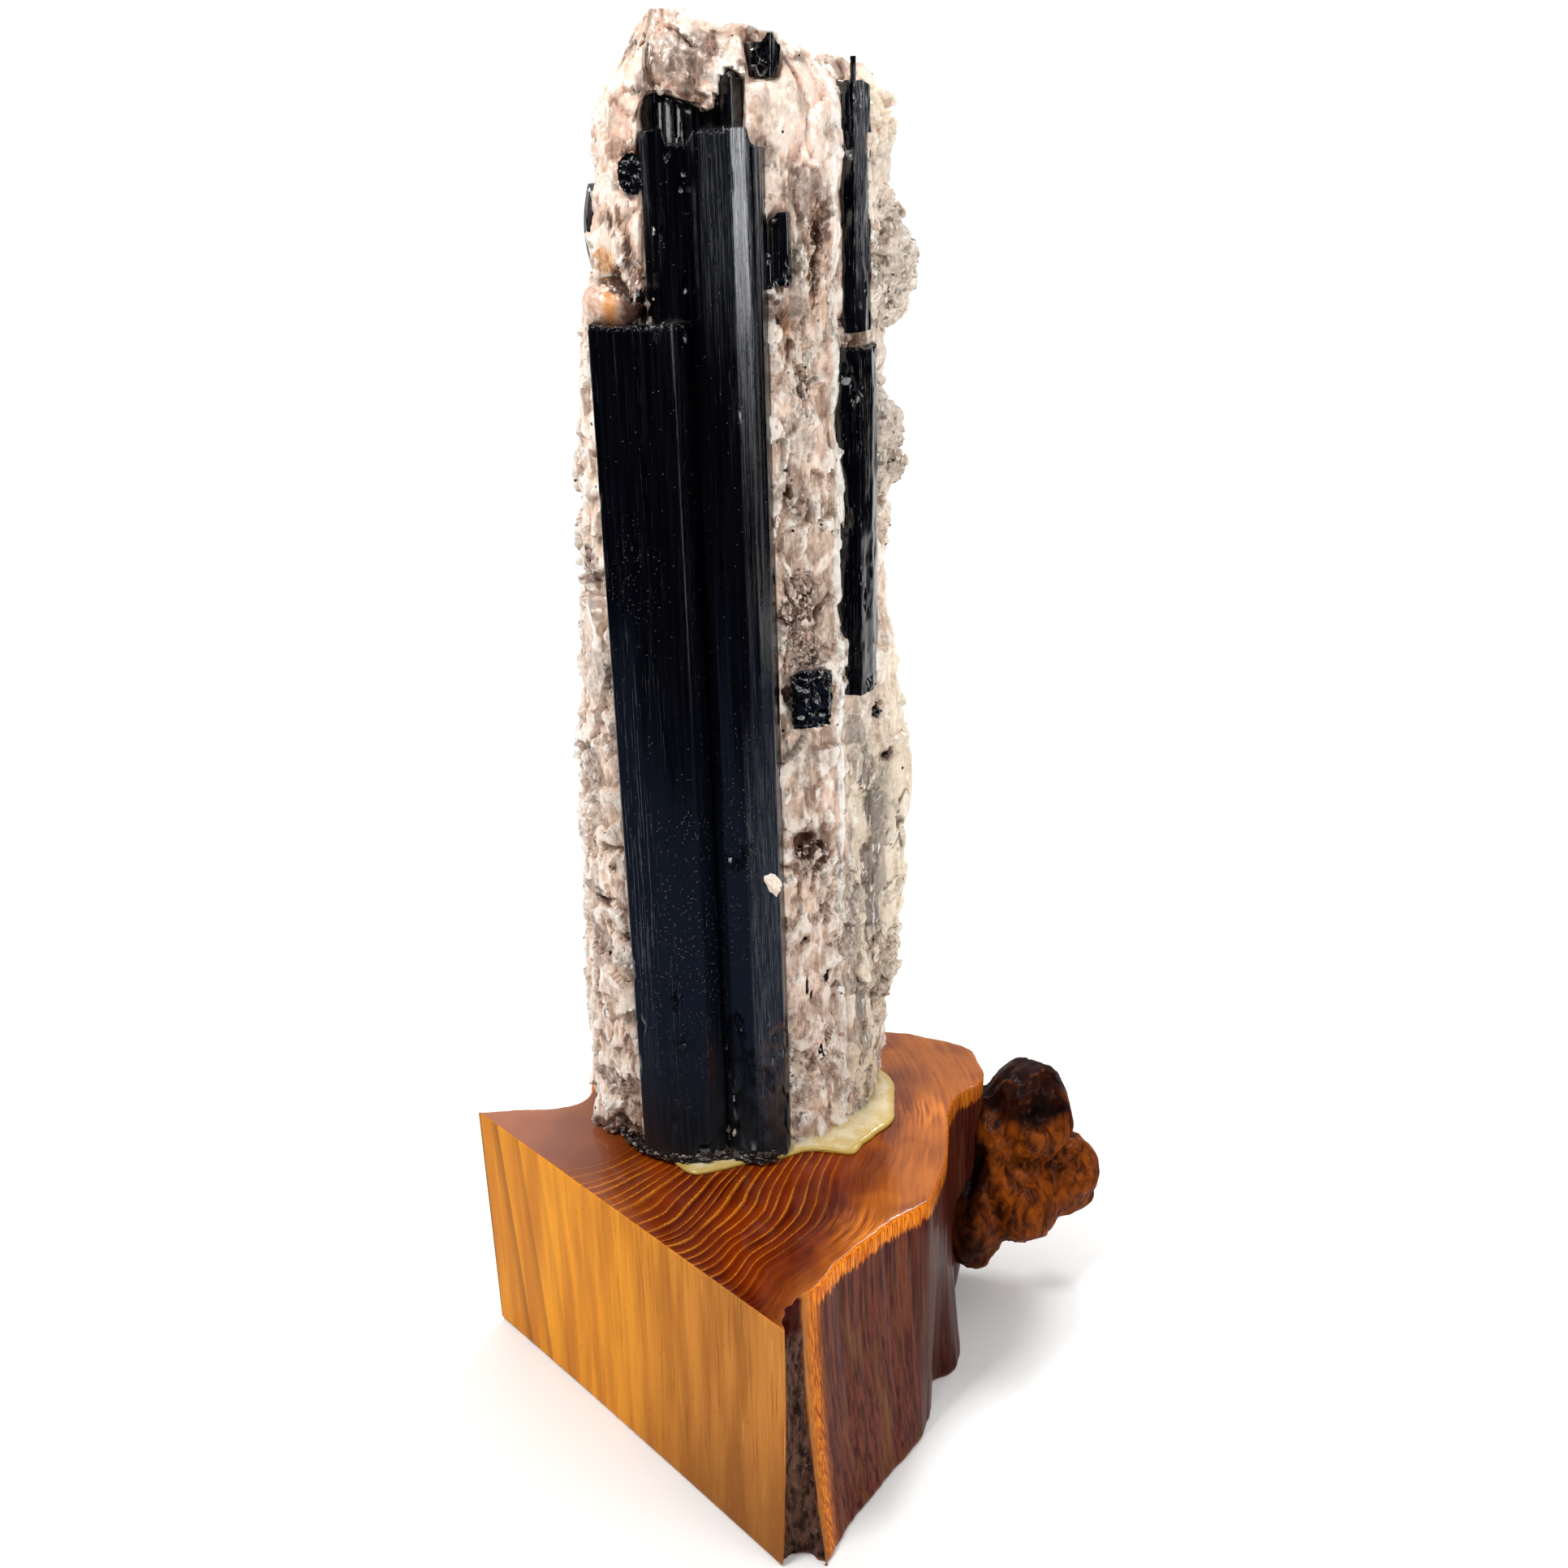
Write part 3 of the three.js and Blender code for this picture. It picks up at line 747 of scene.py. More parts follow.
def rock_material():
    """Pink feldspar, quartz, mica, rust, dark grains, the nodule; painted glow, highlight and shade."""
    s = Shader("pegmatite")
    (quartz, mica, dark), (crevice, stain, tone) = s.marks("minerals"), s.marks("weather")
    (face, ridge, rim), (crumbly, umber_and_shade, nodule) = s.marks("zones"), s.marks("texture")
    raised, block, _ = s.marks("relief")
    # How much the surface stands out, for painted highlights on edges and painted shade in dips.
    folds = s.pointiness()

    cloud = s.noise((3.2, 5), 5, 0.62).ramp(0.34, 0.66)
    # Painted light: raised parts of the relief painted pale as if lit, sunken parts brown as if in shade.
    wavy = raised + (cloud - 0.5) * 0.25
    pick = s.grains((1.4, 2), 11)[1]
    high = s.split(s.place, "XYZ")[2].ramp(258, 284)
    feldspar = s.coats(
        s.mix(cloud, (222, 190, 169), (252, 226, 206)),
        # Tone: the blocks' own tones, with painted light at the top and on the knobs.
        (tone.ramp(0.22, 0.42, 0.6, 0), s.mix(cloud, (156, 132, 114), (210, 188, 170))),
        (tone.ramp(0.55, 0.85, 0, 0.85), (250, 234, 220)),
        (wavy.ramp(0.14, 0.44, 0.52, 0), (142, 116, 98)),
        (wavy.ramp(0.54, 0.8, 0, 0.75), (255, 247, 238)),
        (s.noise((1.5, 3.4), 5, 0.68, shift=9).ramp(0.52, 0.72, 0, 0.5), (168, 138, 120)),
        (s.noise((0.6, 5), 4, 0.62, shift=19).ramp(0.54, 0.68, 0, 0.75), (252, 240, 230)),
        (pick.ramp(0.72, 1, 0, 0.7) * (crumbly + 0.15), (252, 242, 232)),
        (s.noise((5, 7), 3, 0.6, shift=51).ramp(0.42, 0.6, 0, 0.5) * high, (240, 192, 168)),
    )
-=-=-
_AIM_. Give the data again, exactly as it stands.

_WORKED ANSWER_.
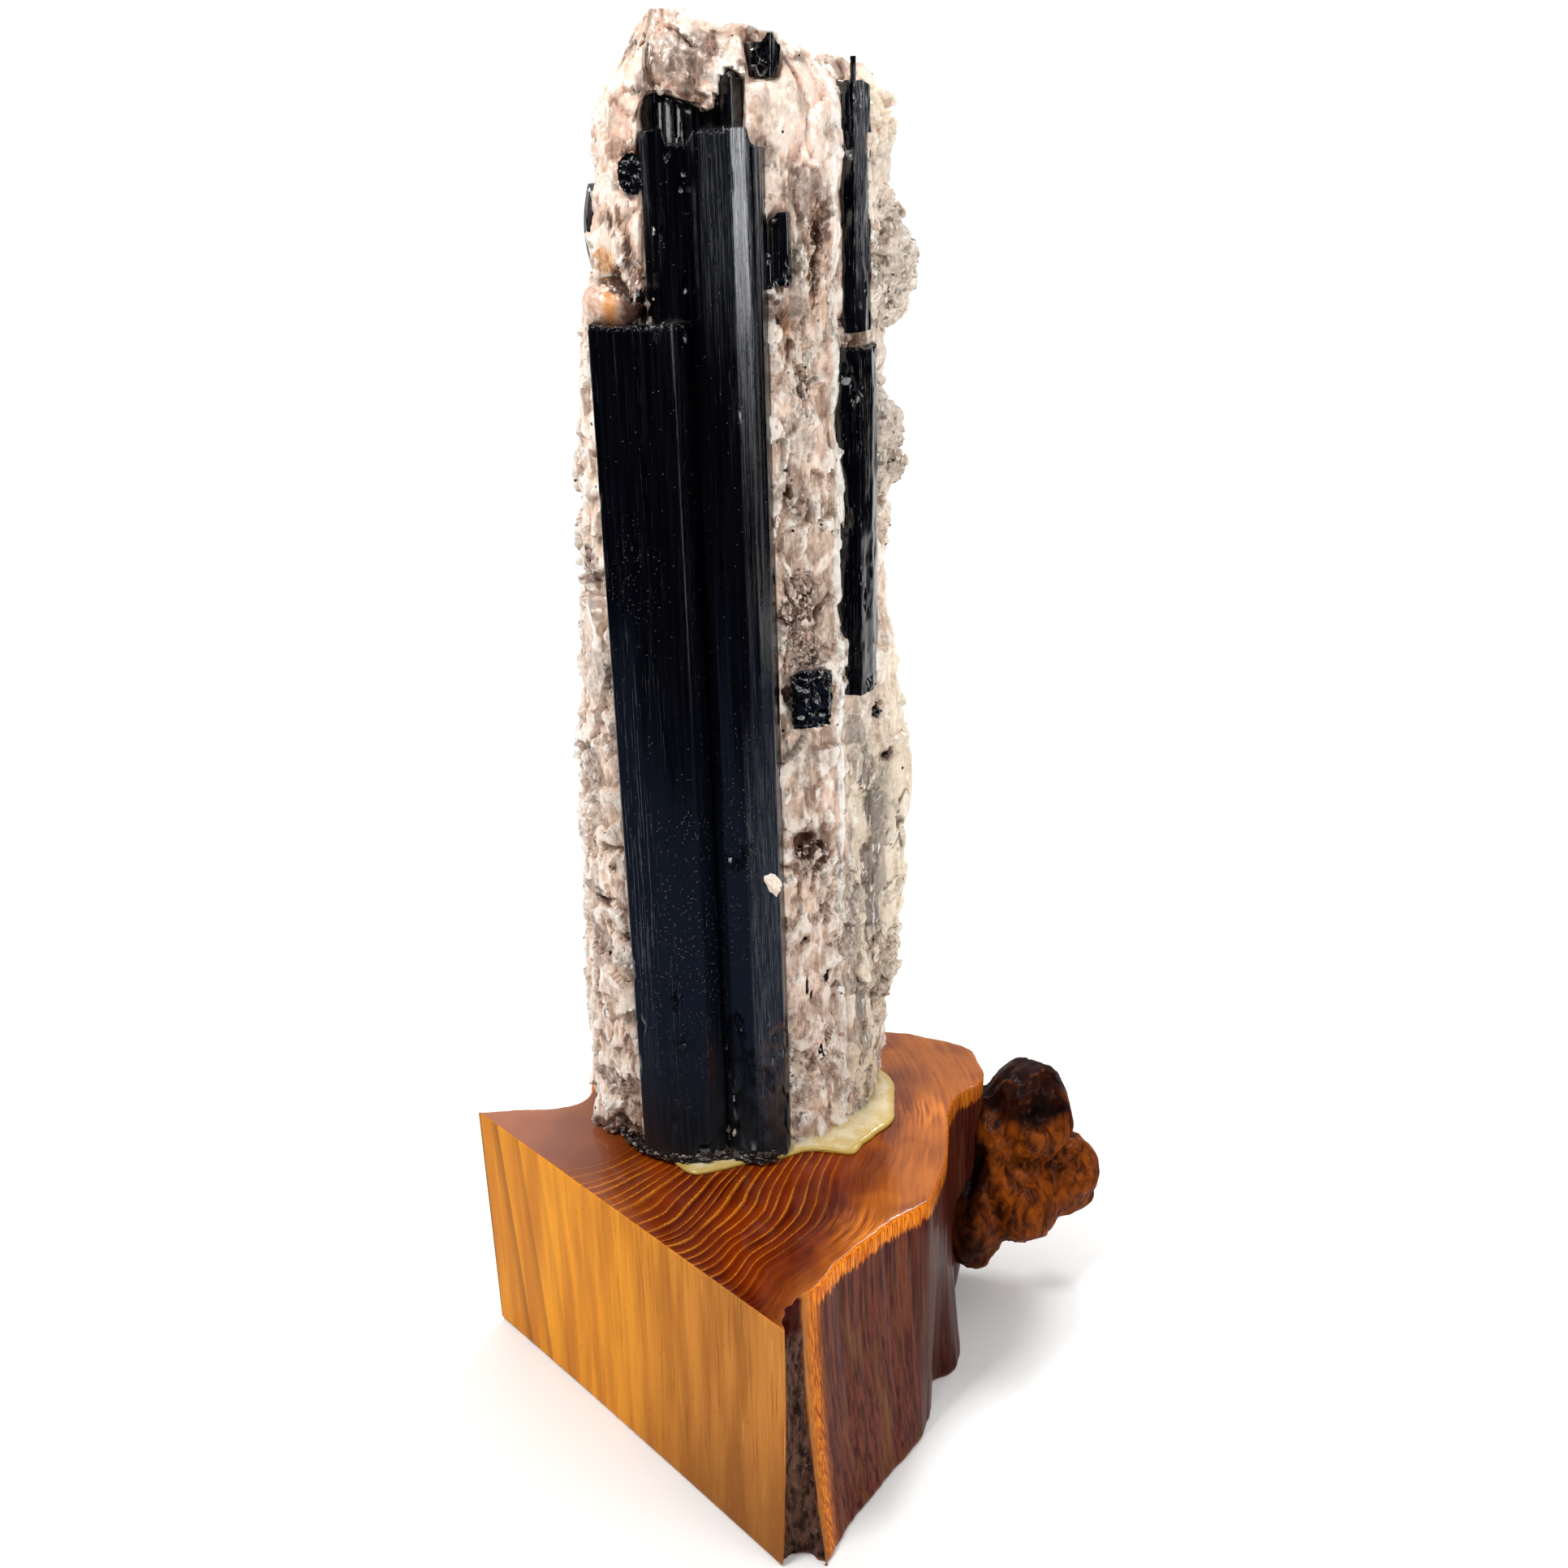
Write part 3 of the three.js and Blender code for this picture. It picks up at line 747 of scene.py. More parts follow.
def rock_material():
    """Pink feldspar, quartz, mica, rust, dark grains, the nodule; painted glow, highlight and shade."""
    s = Shader("pegmatite")
    (quartz, mica, dark), (crevice, stain, tone) = s.marks("minerals"), s.marks("weather")
    (face, ridge, rim), (crumbly, umber_and_shade, nodule) = s.marks("zones"), s.marks("texture")
    raised, block, _ = s.marks("relief")
    # How much the surface stands out, for painted highlights on edges and painted shade in dips.
    folds = s.pointiness()

    cloud = s.noise((3.2, 5), 5, 0.62).ramp(0.34, 0.66)
    # Painted light: raised parts of the relief painted pale as if lit, sunken parts brown as if in shade.
    wavy = raised + (cloud - 0.5) * 0.25
    pick = s.grains((1.4, 2), 11)[1]
    high = s.split(s.place, "XYZ")[2].ramp(258, 284)
    feldspar = s.coats(
        s.mix(cloud, (222, 190, 169), (252, 226, 206)),
        # Tone: the blocks' own tones, with painted light at the top and on the knobs.
        (tone.ramp(0.22, 0.42, 0.6, 0), s.mix(cloud, (156, 132, 114), (210, 188, 170))),
        (tone.ramp(0.55, 0.85, 0, 0.85), (250, 234, 220)),
        (wavy.ramp(0.14, 0.44, 0.52, 0), (142, 116, 98)),
        (wavy.ramp(0.54, 0.8, 0, 0.75), (255, 247, 238)),
        (s.noise((1.5, 3.4), 5, 0.68, shift=9).ramp(0.52, 0.72, 0, 0.5), (168, 138, 120)),
        (s.noise((0.6, 5), 4, 0.62, shift=19).ramp(0.54, 0.68, 0, 0.75), (252, 240, 230)),
        (pick.ramp(0.72, 1, 0, 0.7) * (crumbly + 0.15), (252, 242, 232)),
        (s.noise((5, 7), 3, 0.6, shift=51).ramp(0.42, 0.6, 0, 0.5) * high, (240, 192, 168)),
    )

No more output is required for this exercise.